[Exercise task] Using the listing below, set down each line from the line containing "const layers = new THREE.Group();" through the line containing "in imported if", both ends included, exactly and with nothing added.
_ _ _ _ _
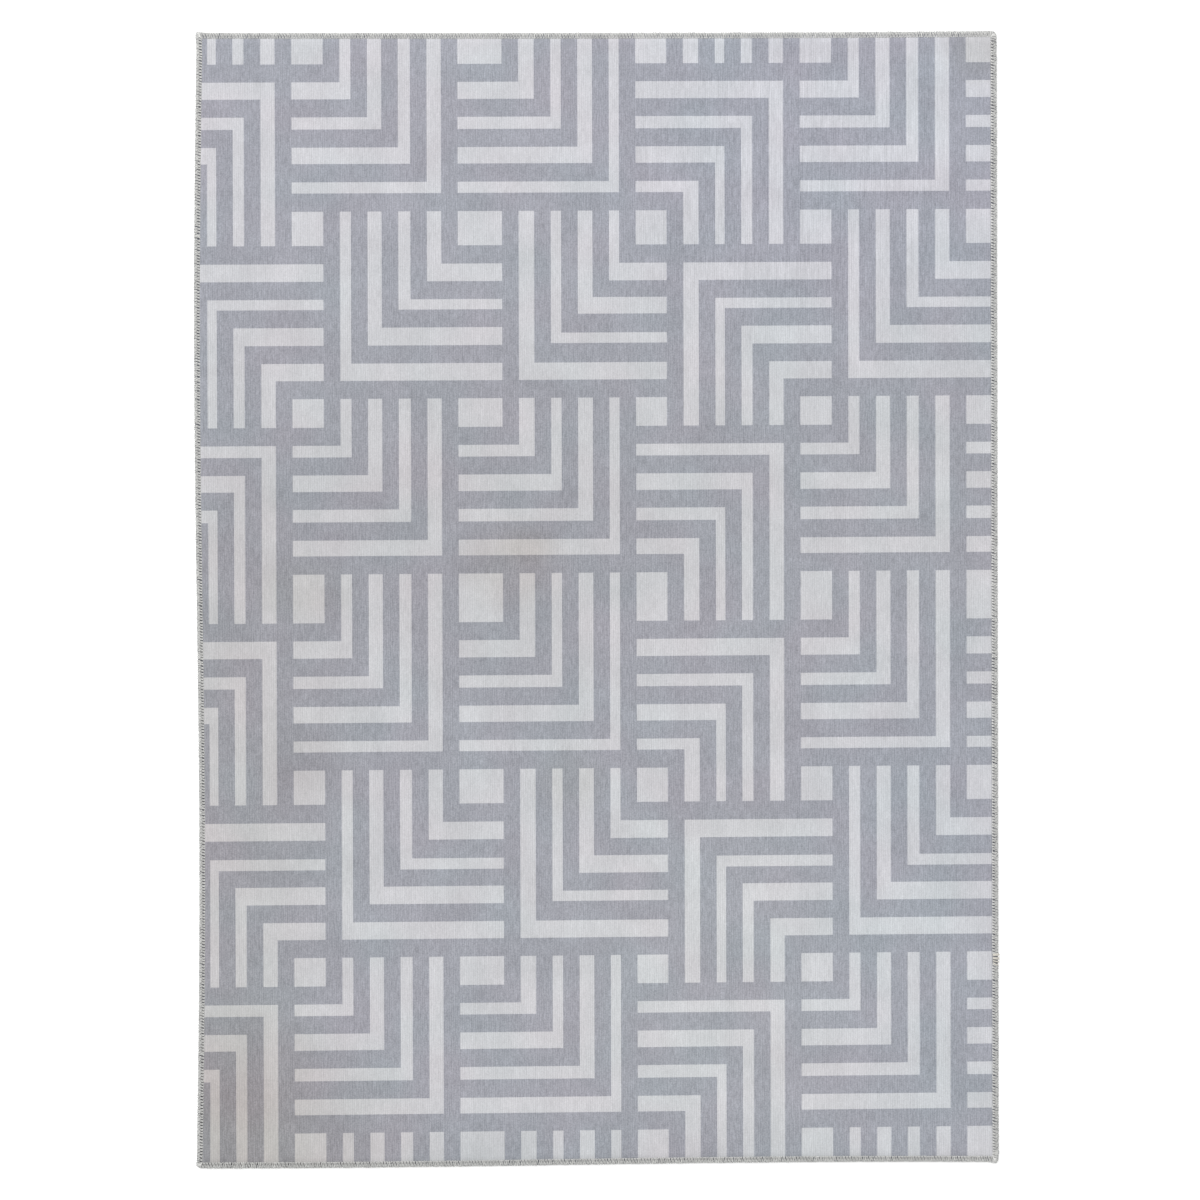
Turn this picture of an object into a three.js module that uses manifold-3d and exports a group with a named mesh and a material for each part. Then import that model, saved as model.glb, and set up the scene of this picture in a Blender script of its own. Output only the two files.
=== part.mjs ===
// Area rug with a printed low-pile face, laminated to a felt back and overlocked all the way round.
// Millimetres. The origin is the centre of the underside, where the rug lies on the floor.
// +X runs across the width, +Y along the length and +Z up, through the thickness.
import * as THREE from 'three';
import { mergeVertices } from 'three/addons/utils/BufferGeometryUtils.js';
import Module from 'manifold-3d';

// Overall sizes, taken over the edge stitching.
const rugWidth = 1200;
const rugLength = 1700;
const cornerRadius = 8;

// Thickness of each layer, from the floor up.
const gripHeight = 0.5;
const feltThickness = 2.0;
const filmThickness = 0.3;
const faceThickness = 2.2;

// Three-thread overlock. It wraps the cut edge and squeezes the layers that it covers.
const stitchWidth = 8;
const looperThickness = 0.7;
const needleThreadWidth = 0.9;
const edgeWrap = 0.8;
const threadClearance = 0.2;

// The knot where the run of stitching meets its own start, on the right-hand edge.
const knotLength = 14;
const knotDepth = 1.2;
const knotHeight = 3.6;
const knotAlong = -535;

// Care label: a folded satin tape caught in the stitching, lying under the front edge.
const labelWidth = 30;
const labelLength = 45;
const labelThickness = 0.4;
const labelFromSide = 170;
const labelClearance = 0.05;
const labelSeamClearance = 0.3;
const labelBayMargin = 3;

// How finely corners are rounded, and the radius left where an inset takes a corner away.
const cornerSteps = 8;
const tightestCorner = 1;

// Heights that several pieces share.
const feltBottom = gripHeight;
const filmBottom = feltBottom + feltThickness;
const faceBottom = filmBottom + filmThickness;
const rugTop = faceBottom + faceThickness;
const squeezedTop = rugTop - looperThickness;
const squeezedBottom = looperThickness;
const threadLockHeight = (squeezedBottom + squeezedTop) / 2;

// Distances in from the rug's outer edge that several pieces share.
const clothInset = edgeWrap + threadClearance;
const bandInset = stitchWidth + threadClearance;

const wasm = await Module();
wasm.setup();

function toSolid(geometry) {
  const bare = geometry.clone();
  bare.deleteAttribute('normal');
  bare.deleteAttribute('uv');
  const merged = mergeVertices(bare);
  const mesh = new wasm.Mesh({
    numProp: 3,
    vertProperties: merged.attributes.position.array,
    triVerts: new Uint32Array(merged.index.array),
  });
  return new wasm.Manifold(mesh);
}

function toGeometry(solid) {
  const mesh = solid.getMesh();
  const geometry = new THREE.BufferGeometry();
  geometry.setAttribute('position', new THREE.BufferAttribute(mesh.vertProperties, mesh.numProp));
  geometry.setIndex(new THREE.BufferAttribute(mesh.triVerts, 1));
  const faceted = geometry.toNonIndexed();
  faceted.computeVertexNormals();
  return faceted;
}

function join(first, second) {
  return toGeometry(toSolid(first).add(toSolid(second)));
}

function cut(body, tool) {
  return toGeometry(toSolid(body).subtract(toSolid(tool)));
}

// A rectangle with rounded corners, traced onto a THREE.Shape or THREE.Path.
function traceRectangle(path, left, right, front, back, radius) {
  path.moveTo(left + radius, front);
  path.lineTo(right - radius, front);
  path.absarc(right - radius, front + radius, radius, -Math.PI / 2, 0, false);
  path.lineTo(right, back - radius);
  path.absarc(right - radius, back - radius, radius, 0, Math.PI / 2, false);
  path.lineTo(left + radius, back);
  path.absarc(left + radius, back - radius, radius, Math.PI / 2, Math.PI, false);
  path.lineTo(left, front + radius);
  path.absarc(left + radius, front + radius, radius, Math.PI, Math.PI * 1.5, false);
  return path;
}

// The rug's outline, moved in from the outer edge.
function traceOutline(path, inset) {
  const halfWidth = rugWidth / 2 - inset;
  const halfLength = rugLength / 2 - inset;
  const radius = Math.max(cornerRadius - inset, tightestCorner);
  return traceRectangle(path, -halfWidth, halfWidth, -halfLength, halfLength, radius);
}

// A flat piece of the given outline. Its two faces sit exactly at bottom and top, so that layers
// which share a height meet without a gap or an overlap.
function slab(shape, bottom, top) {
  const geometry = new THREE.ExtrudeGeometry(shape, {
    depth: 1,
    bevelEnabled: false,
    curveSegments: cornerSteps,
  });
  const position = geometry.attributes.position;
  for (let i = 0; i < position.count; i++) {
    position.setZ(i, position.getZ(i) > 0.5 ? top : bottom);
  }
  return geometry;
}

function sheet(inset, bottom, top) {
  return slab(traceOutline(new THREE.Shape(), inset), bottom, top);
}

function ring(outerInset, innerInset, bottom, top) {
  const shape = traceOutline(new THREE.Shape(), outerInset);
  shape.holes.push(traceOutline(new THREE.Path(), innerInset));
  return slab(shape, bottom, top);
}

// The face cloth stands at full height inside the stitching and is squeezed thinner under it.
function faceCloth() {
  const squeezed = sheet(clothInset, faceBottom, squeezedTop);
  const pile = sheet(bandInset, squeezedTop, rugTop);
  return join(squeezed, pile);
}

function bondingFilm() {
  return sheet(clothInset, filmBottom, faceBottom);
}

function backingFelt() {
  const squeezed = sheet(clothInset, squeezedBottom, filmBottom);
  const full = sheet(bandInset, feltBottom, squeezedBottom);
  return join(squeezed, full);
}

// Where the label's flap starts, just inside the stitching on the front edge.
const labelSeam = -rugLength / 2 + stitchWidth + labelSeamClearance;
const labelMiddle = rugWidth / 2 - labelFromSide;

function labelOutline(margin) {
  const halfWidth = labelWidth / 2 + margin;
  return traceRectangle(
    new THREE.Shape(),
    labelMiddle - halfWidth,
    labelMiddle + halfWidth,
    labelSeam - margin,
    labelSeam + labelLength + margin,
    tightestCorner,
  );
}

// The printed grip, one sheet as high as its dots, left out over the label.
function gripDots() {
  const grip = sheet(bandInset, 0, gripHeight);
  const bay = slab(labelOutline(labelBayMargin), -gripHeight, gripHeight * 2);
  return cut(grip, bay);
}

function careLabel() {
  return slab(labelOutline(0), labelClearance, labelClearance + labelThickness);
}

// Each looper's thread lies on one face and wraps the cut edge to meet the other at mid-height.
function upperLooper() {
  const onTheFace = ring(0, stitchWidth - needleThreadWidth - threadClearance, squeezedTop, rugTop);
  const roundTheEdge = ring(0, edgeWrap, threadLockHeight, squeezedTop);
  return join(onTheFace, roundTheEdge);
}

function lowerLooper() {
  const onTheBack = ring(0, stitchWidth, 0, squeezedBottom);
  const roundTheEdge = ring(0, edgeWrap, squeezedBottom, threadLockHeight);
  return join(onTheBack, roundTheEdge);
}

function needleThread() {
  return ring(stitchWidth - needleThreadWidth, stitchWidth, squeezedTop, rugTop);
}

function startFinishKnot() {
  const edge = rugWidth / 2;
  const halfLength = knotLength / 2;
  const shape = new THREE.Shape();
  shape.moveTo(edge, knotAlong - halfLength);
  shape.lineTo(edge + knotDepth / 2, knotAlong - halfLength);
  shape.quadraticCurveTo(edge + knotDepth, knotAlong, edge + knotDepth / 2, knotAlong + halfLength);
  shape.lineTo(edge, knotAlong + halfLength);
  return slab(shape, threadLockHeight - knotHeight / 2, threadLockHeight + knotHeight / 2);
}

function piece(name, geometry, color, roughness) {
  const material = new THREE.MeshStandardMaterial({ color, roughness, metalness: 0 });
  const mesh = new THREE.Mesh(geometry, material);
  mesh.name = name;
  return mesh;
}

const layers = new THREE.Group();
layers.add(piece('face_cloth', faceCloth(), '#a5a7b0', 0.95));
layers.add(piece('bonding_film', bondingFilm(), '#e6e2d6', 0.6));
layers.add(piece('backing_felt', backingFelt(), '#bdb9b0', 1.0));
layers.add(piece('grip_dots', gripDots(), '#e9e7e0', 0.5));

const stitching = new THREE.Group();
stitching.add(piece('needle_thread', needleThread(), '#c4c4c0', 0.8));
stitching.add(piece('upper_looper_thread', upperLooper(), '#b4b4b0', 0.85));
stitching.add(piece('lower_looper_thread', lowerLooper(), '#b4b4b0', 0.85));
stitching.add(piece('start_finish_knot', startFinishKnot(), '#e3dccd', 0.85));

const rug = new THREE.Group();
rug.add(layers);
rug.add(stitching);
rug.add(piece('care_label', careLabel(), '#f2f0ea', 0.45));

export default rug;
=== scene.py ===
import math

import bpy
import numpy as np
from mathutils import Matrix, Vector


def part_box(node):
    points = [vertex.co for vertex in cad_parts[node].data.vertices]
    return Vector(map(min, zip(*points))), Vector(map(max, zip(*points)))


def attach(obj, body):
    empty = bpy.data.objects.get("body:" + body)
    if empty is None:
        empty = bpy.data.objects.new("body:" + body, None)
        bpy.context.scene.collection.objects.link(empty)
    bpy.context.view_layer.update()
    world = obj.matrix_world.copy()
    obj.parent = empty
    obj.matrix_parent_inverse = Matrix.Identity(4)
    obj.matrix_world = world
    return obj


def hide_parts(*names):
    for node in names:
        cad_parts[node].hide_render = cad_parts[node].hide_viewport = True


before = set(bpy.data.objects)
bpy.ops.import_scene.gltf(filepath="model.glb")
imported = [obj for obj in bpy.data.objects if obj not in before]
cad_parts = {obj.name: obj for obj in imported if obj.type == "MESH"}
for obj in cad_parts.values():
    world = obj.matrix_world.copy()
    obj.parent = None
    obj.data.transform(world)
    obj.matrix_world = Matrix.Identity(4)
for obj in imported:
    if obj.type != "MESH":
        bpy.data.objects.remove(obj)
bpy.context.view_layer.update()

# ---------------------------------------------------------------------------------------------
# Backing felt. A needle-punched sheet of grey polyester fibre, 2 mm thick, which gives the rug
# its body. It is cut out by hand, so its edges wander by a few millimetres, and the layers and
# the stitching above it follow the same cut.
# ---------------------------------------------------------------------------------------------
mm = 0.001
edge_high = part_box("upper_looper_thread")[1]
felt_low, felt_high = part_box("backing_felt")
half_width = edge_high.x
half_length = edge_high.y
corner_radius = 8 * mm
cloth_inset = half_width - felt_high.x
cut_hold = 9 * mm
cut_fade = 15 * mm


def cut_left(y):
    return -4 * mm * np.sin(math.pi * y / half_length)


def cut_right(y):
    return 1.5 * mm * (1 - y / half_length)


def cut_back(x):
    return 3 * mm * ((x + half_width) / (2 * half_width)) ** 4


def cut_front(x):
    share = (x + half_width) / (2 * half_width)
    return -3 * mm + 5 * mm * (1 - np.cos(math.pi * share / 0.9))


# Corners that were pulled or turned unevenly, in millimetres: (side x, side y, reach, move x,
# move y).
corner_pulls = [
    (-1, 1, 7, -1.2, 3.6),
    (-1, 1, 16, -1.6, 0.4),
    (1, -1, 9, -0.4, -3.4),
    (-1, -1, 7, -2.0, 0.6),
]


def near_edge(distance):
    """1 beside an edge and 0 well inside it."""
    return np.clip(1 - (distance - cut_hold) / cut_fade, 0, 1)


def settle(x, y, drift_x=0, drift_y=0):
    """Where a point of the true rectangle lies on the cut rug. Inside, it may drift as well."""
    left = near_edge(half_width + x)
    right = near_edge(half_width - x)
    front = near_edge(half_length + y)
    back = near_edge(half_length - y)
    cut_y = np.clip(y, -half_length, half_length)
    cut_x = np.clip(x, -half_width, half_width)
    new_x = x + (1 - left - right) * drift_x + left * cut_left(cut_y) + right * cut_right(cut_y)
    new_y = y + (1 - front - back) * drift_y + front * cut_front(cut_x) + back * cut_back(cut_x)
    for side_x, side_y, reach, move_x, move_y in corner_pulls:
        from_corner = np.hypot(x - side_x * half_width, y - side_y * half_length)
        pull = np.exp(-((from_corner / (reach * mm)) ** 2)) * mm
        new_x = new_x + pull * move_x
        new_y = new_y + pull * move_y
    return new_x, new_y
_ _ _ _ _
[Task solution]
const layers = new THREE.Group();
layers.add(piece('face_cloth', faceCloth(), '#a5a7b0', 0.95));
layers.add(piece('bonding_film', bondingFilm(), '#e6e2d6', 0.6));
layers.add(piece('backing_felt', backingFelt(), '#bdb9b0', 1.0));
layers.add(piece('grip_dots', gripDots(), '#e9e7e0', 0.5));

const stitching = new THREE.Group();
stitching.add(piece('needle_thread', needleThread(), '#c4c4c0', 0.8));
stitching.add(piece('upper_looper_thread', upperLooper(), '#b4b4b0', 0.85));
stitching.add(piece('lower_looper_thread', lowerLooper(), '#b4b4b0', 0.85));
stitching.add(piece('start_finish_knot', startFinishKnot(), '#e3dccd', 0.85));

const rug = new THREE.Group();
rug.add(layers);
rug.add(stitching);
rug.add(piece('care_label', careLabel(), '#f2f0ea', 0.45));

export default rug;
=== scene.py ===
import math

import bpy
import numpy as np
from mathutils import Matrix, Vector


def part_box(node):
    points = [vertex.co for vertex in cad_parts[node].data.vertices]
    return Vector(map(min, zip(*points))), Vector(map(max, zip(*points)))


def attach(obj, body):
    empty = bpy.data.objects.get("body:" + body)
    if empty is None:
        empty = bpy.data.objects.new("body:" + body, None)
        bpy.context.scene.collection.objects.link(empty)
    bpy.context.view_layer.update()
    world = obj.matrix_world.copy()
    obj.parent = empty
    obj.matrix_parent_inverse = Matrix.Identity(4)
    obj.matrix_world = world
    return obj


def hide_parts(*names):
    for node in names:
        cad_parts[node].hide_render = cad_parts[node].hide_viewport = True


before = set(bpy.data.objects)
bpy.ops.import_scene.gltf(filepath="model.glb")
imported = [obj for obj in bpy.data.objects if obj not in before]
cad_parts = {obj.name: obj for obj in imported if obj.type == "MESH"}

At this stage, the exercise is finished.